In these mutant mice, the CAG repeat number is subject to germline and somatic instability, and may expand or contract. When using lines with unstable CAG repeat length, it is strongly recommended the CAG repeat number be quantified in all the experimental animals; all animals in all experimental groups should carry comparable CAG repeat sizes. CAG repeat sizing of HD mice should be done using high-resolution methods as assays based on agarose gel electrophoresis typically do not provide sufficient resolution to accurately measure CAG repeat numbers. If labs do not have access to the appropriate equipment for determining CAG repeat length, CAG repeats can be evaluated on a fee-for-service basis by Laragen, Inc.
The CAG140 knock-in (CAG 140 KI) allele was designed by Dr. Marie-Francoise Chesselet (University of California, Los Angeles). A fragment extending from 18 bp upstream of the polyglutamine stretch in huntingtin (Htt; HD or Hdh) exon 1 to 100 bp into intron 1 was replaced with human HTT sequence containing 140 repeats of a pure CAG tract [(CAG)nCAACAG, encoding polyglutamine (no arginine codon)]. A floxed neo cassette was retained 1.3 kbp upstream of exon 1. The targeting vector was microinjected into 129S1/Sv-Oca2+ Tyr+ Kitl+-derived W9.5/W95 embryonic stem (ES) cells. The CAG 140 KI mice were backcrossed with C57BL/6J inbred mice (Stock No. 000664) at least four or five generations to create the C57BL/6J-congenic colony (B6J.CAG 140 KI), called CHDI Foundation colony Stock No. 370625 [CHDI-81003002]. In 2014, heterozygous animals with ~146 CAG repeat length were sent from the CHDI Foundation colony to The Jackson Laboratory Repository, from which B6J.CAG 140 KI heterozygotes are available as Stock No. 027409.

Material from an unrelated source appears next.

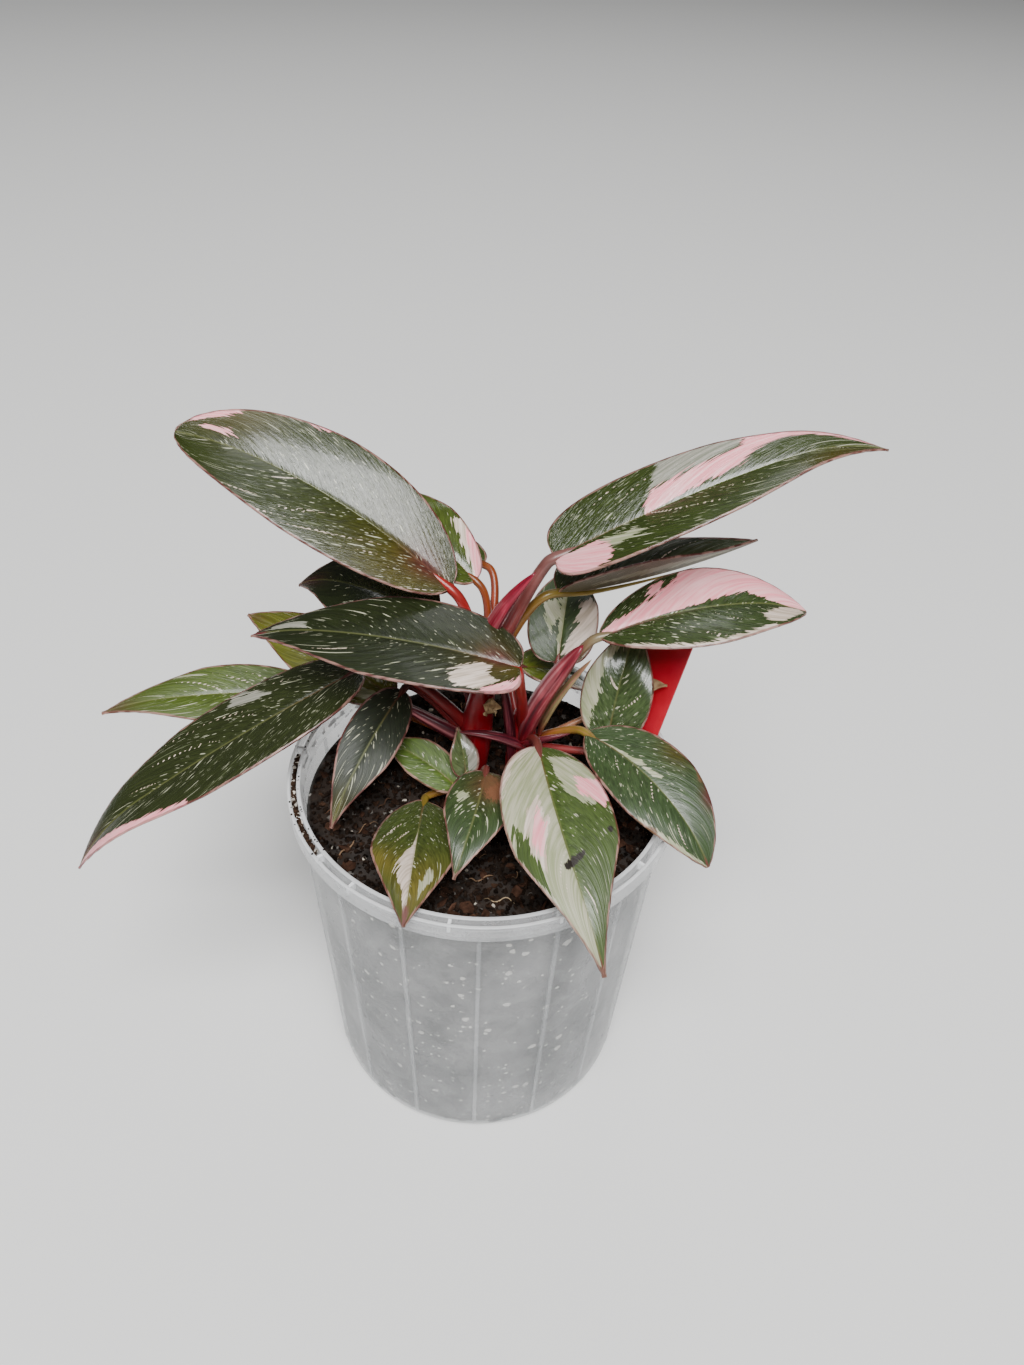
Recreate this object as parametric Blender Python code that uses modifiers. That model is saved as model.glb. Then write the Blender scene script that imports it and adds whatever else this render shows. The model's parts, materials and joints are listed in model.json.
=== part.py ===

|Allele Name||targeted mutation 1, Marie-Francoise Chesselet|
|Allele Type||Targeted (Humanized sequence)|
|Allele Synonym(s)||140-CAG KI; CAG140; CAG140 KI; HdhQ140; Q140; Q175 KI; zQ175|
|Gene Symbol and Name||Htt, huntingtin|
|Strain of Origin||129S1/Sv-Oca2+ Tyr+ Kitl+|
|Molecular Note||A fragment extending from 18 bp upstream of the polyglutamine stretch in exon 1 to 100 bp into intron 1 was replaced with human HD sequence containing 140 CAG repeats. A floxed neo cassette was retained 1.3 kb upstream of exon 1. Western blot analysis of homozygous mutant cerebellum and forebrain tissues identified protein corresponding with the mouse/human hybrid protein. Similar levels of mutant and endogenous protein were observed. The repeat number is not stable and may expand or contract.|
When maintaining our live colony, heterozygous mice are bred to C57BL/6J inbred mice (Stock No. 000664).
When using the B6J.CAG 140 KI ; B6J.CAG140 knock-in ; Q140 on C57BL/6J background ; CHDI-81003002 mouse strain in a publication, please cite the originating article(s) and include JAX stock #027409 in your Materials and Methods section.